Unless I miss something this should produce the correct result.
declare #T table
(
PK INT identity primary key,
dOne SmallINT,
dTwo SmallINT,
dThree SmallINT,
dFour SmallINT,
dFive SmallINT,
dSix SmallINT
)
insert into #T values
(76, 89, 99, 102, 155, 122),
(11, 89, 99, 102, 155, 122),
(89, 99, 102, 155, 122, 130)
;with q1(PK, d1, d2, d3, d4, d5) as
(
select PK, dTwo, dThree, dFour, dFive, dSix
from #T
union all
select PK, dOne, dThree, dFour, dFive, dSix
from #T
union all
select PK, dOne, dTwo, dFour, dFive, dSix
from #T
union all
select PK, dOne, dTwo, dThree, dFive, dSix
from #T
union all
select PK, dOne, dTwo, dThree, dFour, dSix
from #T
union all
select PK, dOne, dTwo, dThree, dFour, dFive
from #T
),
q2 as
(
select PK,
row_number() over(partition by d1, d2, d3, d4, d5 order by PK) as rn
from q1
),
q3 as
(
select PK
from q2
where rn = 1
group by PK
having count(*) = 6
)
select T.*
from #T as T
inner join q3 as Q
on T.PK = Q.PK
I can't make any promises on performance, but you can try this. The first thing that I do is put the data into a more normalized structure.
CREATE TABLE dbo.Test_Sets_Normalized (my_id INT NOT NULL, c SMALLINT NOT NULL)
GO
INSERT INTO dbo.Test_Sets_Normalized (my_id, c)
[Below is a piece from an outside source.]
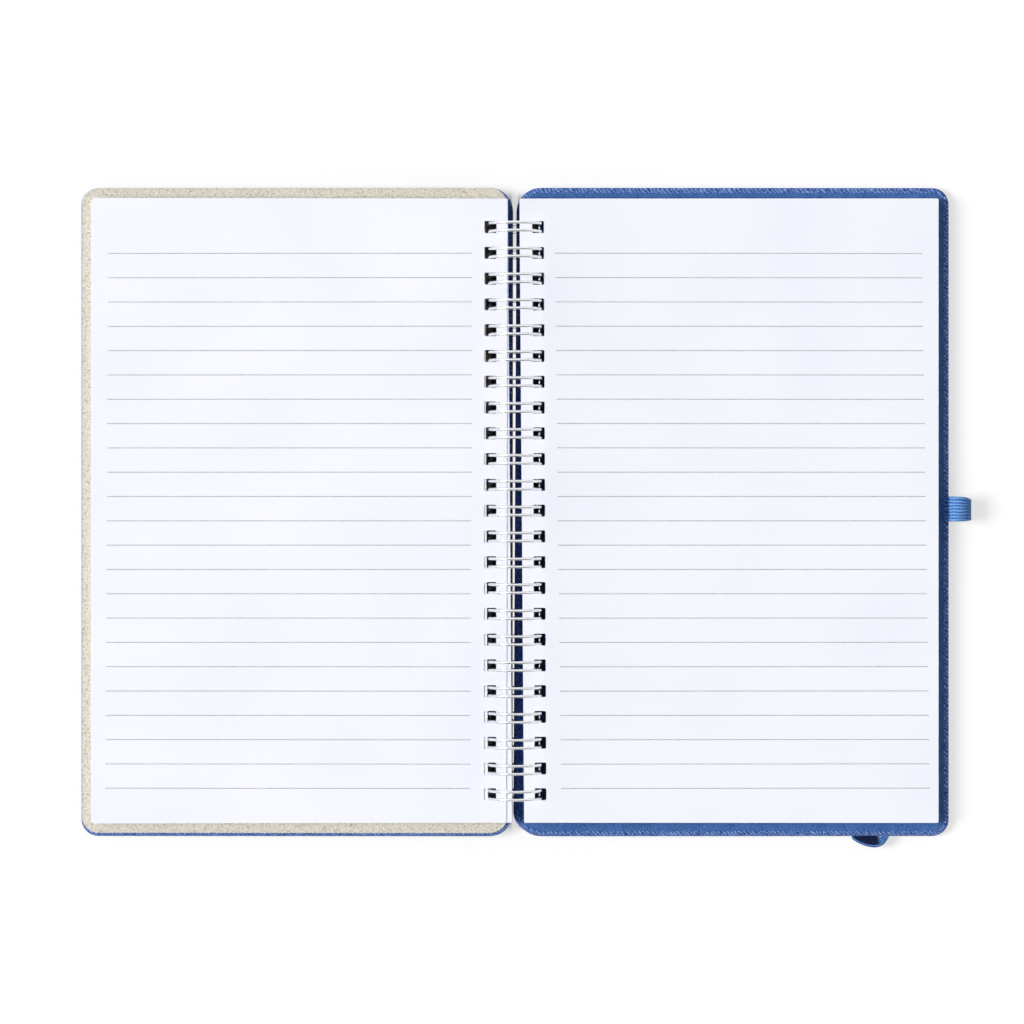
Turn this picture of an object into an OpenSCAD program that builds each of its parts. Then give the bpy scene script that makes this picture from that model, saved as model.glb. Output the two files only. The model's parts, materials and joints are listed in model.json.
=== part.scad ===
// Open A5 notebook: two cloth-covered boards and two blocks of ruled leaves on a twin-loop wire.
// X runs across the open book, Y along the spine to the top of the page, Z up from the table.
// The origin is the bottom centre of the whole book, as it lies open.

/* [Covers] */
// Width of one cover, spine edge to fore-edge
cover_w = 142.5; // [140:0.5:160]
// Height of a cover
cover_h = 213.6; // [211:0.1:217]
// Thickness of the bare board
board_t = 1.5; // [1.4:0.02:1.56]
// Thickness of the covering cloth
cloth_t = 0.3; // [0.2:0.02:0.34]
// Thickness of the lining sheet pasted inside a cover
lining_t = 0.2; // [0.1:0.02:0.24]
// Width of the cloth turned in over the edge of the board
turn_in = 15; // [12:0.5:18]
// Corner radius at the fore-edge
fore_corner = 5.5; // [3:0.5:10]
// Corner radius at the spine
spine_corner = 8; // [3:0.5:9]
// Cloth left bare beside both linings at the spine
spine_bare = 1.8; // [1.2:0.1:2]
// Cloth left bare round the back lining
back_bare = 1.7; // [1.6:0.1:2]
// Cloth left bare at the fore-edge of the front lining
front_bare = 0.3; // [0.2:0.1:1.5]
// Cloth left bare at the head of the front lining
front_bare_head = 0.1; // [0:0.1:1.5]
// Cloth left bare at the foot of the front lining
front_bare_foot = 1.1; // [0.2:0.1:1.5]
// Gap between the spine edges of the two covers
spine_gap = 1.1; // [0.9:0.1:1.2]
// Spine edge of a cover to its holes
cover_margin = 3.2; // [3.16:0.02:3.26]

/* [Leaves] */
// How far a cover stands out past the fore-edge of the leaves
fore_square = 4.05; // [3.6:0.05:8]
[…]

SELECT my_id, c1 FROM dbo.Test_Sets UNION ALL
SELECT my_id, c2 FROM dbo.Test_Sets UNION ALL
SELECT my_id, c3 FROM dbo.Test_Sets UNION ALL
SELECT my_id, c4 FROM dbo.Test_Sets UNION ALL
SELECT my_id, c5 FROM dbo.Test_Sets UNION ALL
SELECT my_id, c6 FROM dbo.Test_Sets
GO
SELECT DISTINCT
T2.my_id
FROM
(SELECT DISTINCT my_id FROM dbo.Test_Sets_Normalized) T1
INNER JOIN (SELECT DISTINCT my_id FROM dbo.Test_Sets_Normalized) T2 ON T2.my_id > T1.my_id
WHERE
(
SELECT
COUNT(*)
FROM
dbo.Test_Sets_Normalized T3
INNER JOIN dbo.Test_Sets_Normalized T4 ON
T4.my_id = T2.my_id AND
T4.c = T3.c
WHERE
T3.my_id = T1.my_id) >= 5
That should get you the IDs that you need. Once you've confirmed that it does what you want, you can JOIN back to the original table and delete by IDs.
There's probably an improvement possible somewhere that doesn't require the DISTINCT. I'll give it a little more thought.
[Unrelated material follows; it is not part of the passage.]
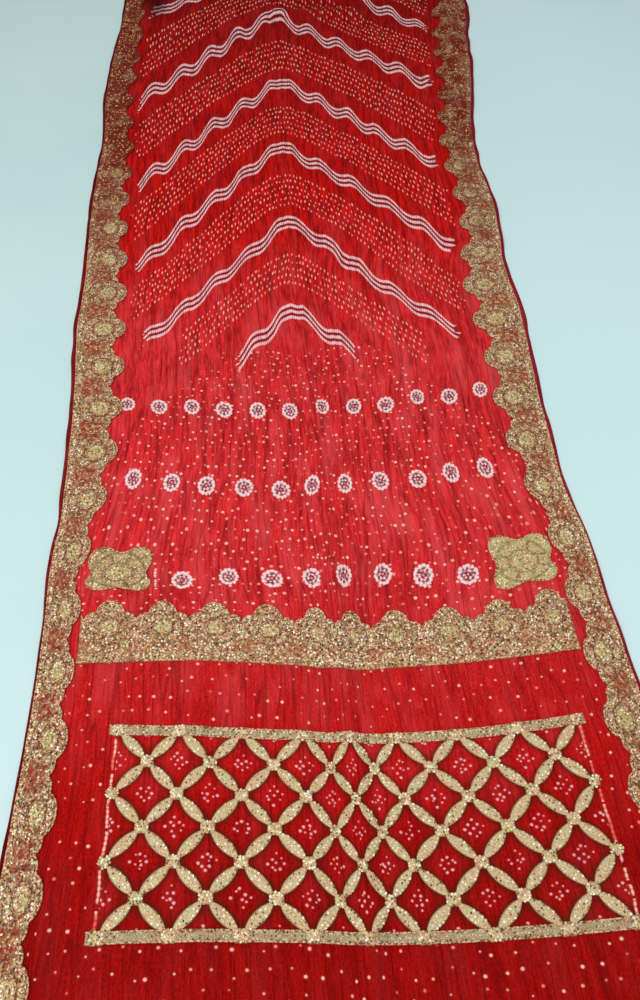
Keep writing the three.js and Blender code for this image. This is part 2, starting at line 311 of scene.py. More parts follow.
class Finish:
    # a material with one Principled shader, whose colour is laid on in coats of its tints
    def __init__(self, name, tints, **constants):
        self.material = bpy.data.materials.new(name)
        self.material.use_nodes = True
        self.tree = self.material.node_tree
        self.tree.nodes.clear()
        self.shader = self.tree.nodes.new("ShaderNodeBsdfPrincipled")
        out = self.tree.nodes.new("ShaderNodeOutputMaterial")
        self.tree.links.new(self.shader.outputs[0], out.inputs[0])
        self.tints = {key: rgb(*value) for key, value in tints.items()}
        for key, value in constants.items():
            self.shader.inputs[key.replace("_", " ")].default_value = value

    def node(self, kind, settings=None, sockets=None, out=0):
        made = self.tree.nodes.new(kind)
        for key, value in (settings or {}).items():
            if key == "stops":
                ramp = made.color_ramp
                while len(ramp.elements) < len(value):
                    ramp.elements.new(0.5)
                for element, (position, colour) in zip(ramp.elements, value):
                    element.position = position
                    element.color = colour
            else:
                setattr(made, key, value)
        for key, value in (sockets or {}).items():
            if isinstance(value, Wire):
                self.tree.links.new(value.socket, made.inputs[key])
            else:
                made.inputs[key].default_value = value
        return Wire(self.tree, made.outputs[out])

    def mix(self, factor, first, second):
        # between two colours, each a tint's name or a wire
        kinds = {"data_type": "RGBA", "clamp_factor": True}
        first, second = [tint if isinstance(tint, Wire) else self.tints[tint] for tint in (first, second)]
        return self.node("ShaderNodeMix", kinds, {0: factor, 6: first, 7: second}, out=2)

    def coat(self, factor, tint):
        # a tint over the colour so far
        self.colour = self.mix(factor, self.colour, tint)

    def shade(self, factor):
        # the colour so far made lighter or darker
        grey = self.vector(factor, factor, factor)
        multiply = {"operation": "MULTIPLY"}
        self.colour = self.node("ShaderNodeVectorMath", multiply, {0: self.colour, 1: grey})

    def vector(self, x, y, z=0.0):
        return self.node("ShaderNodeCombineXYZ", None, {0: x, 1: y, 2: z})

    def split(self, where):
        parts = self.tree.nodes.new("ShaderNodeSeparateXYZ")
        self.tree.links.new(where.socket, parts.inputs[0])
        return [Wire(self.tree, parts.outputs[k]) for k in range(3)]

    def flat(self):
        # the place on the flat cloth, in millimetres
        u, v, _ = self.split(self.node("ShaderNodeUVMap", {"uv_map": "UVMap"}))
        return u * 1000, v * 1000

    def place(self):
        # the place on the table, in metres
        return self.split(self.node("ShaderNodeTexCoord", None, None, out="Object"))[:2]

    def value(self, name):
        return self.node("ShaderNodeAttribute", {"attribute_name": name}, None, out="Fac")

    def noise(self, x, y, detail=2.0, rough=0.5):
        spread = {"noise_dimensions": "2D"}
        sockets = {"Vector": self.vector(x, y), "Scale": 1.0, "Detail": detail, "Roughness": rough}
        return self.node("ShaderNodeTexNoise", spread, sockets)

    def chance(self, x, y, seed):
        # a random value from 0 to 1 for each whole cell
        return self.node("ShaderNodeTexWhiteNoise", {"noise_dimensions": "3D"},
                         {"Vector": self.vector(x, y, seed)})

    def link(self, value, socket):
        self.tree.links.new(value.socket, self.shader.inputs[socket])

    def finished(self, height=None, distance=0.001, strength=1.0):
        # the colour linked, with a bump from height
        self.link(self.colour, "Base Color")
        if height is not None:
            sockets = {"Height": height, "Distance": distance, "Strength": strength}
            self.link(self.node("ShaderNodeBump", None, sockets), "Normal")
        return self.material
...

Edit - the following approach might be better than N squared performance, depending on the optimizer. If all 5 columns are indexed it should only need 6 index seeks per row, which is still N * logN. It does seem a little dopey though.
You could code generate the where condition based on all the permutations of 5 matches: so the records to delete would be given by:
SELECT * FROM SillyTable ToDelete WHERE EXISTS
(
SELECT PK From SillyTable Duplicate
WHERE ( (
(Duplicate.dOne=ToDelete.dOne)
AND (Duplicate.dTwo=ToDelete.dTwo)
AND (Duplicate.dThree=ToDelete.dThree)
AND (Duplicate.dFour=ToDelete.dFour)
AND (Duplicate.dFive=ToDelete.dFive)
) OR (
(Duplicate.dOne=ToDelete.dTwo)
AND (Duplicate.dTwo=ToDelete.dThree)
AND (Duplicate.dThree=ToDelete.dFour)
AND (Duplicate.dFour=ToDelete.dFive)
AND (Duplicate.dFive=ToDelete.dSix)
) OR (
(Duplicate.dTwo=ToDelete.dOne)
AND (Duplicate.dThree=ToDelete.dTwo)
AND (Duplicate.dFour=ToDelete.dThree)
AND (Duplicate.dFive=ToDelete.dFour)
AND (Duplicate.dSix=ToDelete.dFive)
) OR (
(Duplicate.dTwo=ToDelete.dTwo)
AND (Duplicate.dThree=ToDelete.dThree)
AND (Duplicate.dFour=ToDelete.dFour)
AND (Duplicate.dFive=ToDelete.dFive)
AND (Duplicate.dSix=ToDelete.dSix)
) ...
This goes on to cover all 36 combinations (there is one non-match on each side of the join, out of 6 possible columns, so 6*6 gives you all the possibilites). I would code generate this because it's a lot of typing, and what if you want 4 out of 6 matches tomorrow, but you could hand code it I guess.